Jerry Brown, the once-and-future governor of California, has precious little time to shore up his legacy. Next month, he’ll retake office and be at the center of the nation’s worst state government budget crisis. Most think he’s in the pocket of the public employee unions who spent millions supporting his campaign. California’s Victor Davis Hanson posits a different possibility.
If the liberal Brown were to now take on out-of-control public spending, he would be immune to the charges of callousness that destroyed multimillionaire outgoing Gov. Arnold Schwarzenegger and would have likewise smeared Republican billionaire gubernatorial candidate Meg Whitman had she won. Perhaps given that California already has the highest sales, income and gas taxes in the nation, Brown could shrug and say that any more tax increases would set off an even greater stampede out of the state.

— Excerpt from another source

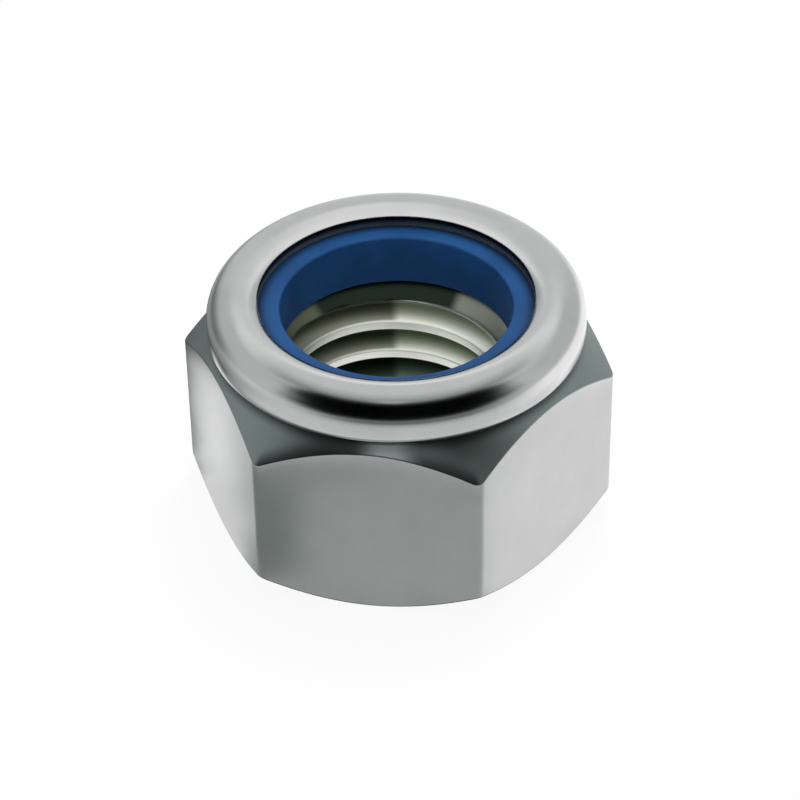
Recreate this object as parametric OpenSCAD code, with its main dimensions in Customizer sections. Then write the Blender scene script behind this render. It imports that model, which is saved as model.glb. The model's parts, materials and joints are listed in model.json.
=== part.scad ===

And at 72, the once overly ambitious Brown — who ran for the presidency three times — can forget about leapfrogging into the White House. The question now is Brown’s final legacy, not his next career move. We know from the implosion of the European Union that unchecked big government inevitably leads to public insolvency. But does it also ensure, Brown might ask, moral bankruptcy?
In a postmodern world of omnipresent cheap consumer goods and all sorts of government-subsidized cradle-to-grave perks, can “small is beautiful” Jerry Brown teach Californians not just that too much stuff is no longer affordable or sustainable, but, at a deeper level, that our out-of-control excesses, appetites and dependencies are no longer good for our souls?
Before he chose politics Jerry Brown spent time in a seminary discerning whether he had a vocation to the priesthood. If he wants to be remembered as one of the state’s greatest leaders perhaps he would do well to remember that being fiscally responsible isn’t just good politics, it’s also good morals.